Surf: Waist-Shoulder high. Little closed out. Slightly offshore/sideshore.

Beautiful morning. Dramatic fog, sunshine, all that. Lots and lots of seabirds flying about.

The surf was a bit closed out in the morning, but for every two or three drop and wash monster there was something with a bit of a face. It looked like the later shift got the best of the morning. I watched lots of noserides and swooping turns as I suited up.

There’s some potential out there for some beautiful fall mornings headed our way. Trying not to get my hopes too high but it would be nice to see things clean up! 😀

Orange Soup

Surf: Waistish, junky, warbly and orange.

My first thought was UGH. Junky, onshore winds, red tide.
My second thought was “I’ve surfed worse.”
After paddling out I thought UGH again.

A few warbly waves in, it seemed not so bad. Took a lot of work to keep in trim and it certainly wasn’t pretty, but it was possible to link everything up and get some long rides out of the not so exciting looking soup.

Closing thought: “Well that wasn’t AWFUL” 😀

Welcome Back

Surf: Waist-Shoulder and fairly closed out.

Yay!
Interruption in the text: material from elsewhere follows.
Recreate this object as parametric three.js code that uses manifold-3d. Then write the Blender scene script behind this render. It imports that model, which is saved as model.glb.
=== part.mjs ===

After a month+ out of the water. Chris is back. What a day to come back for tho. Ooof.

I’d forgotten what it was like to squeeze lemonade out of stone cold closeouts. Hooooo ouch. There were makeable open face rides hidden away in the wash, but it was still a lot of thumping, grumping, and fog. Everything from Shoulder High closeout to Waist High mushjunker. As I left, it looked like more tide was helping with the close-out problem, but swamping things entirely.

Sneaking Out

Surf: Thigh-Waist High. Fairly clean.

Work’s been hectic and unpleasant. I was finally able to patch up my 9’4 and the waves were looking mellow and nice so I snuck out of work to go surf.

Surf, as it turned out, was pretty mellow. Caught a few before the tide went out and the surf junked up. Lovely sun, lovely sunset.

Hilux Surf

Surf: Waist high, clean, crisp. Little crowded.

Fun loggy surf this morning. I carpooled with Robert and the Hilux, tossing all the gear in the truckbed. Lots easier than tying things down. Plenty of sunshine out on the water and not too shabby wavewise. Fun smooth waves on the longboard.

Full moon swell

Surf: Waist high, a few standouts. Little junky.

What a moon this morning! Plenty beautiful sky, but the surf was not terrible clean. Waves were rideable and all around not bad. Hopefully things will clean up with some of the new fall swells.

Friendly Bolinas

Surf: Thigh high and a little ragged.

I haven’t been getting that much weekday time in. Too many morning meetings, too little motivation, and well, kinda junky surf.

Andrew decided it was time for his quarterly surf session so we headed to Bolinas. Ran into quite a few people in the lot. Waves were small and a little rough, but rideable and good for catching white water. You can’t really argue with sunshine.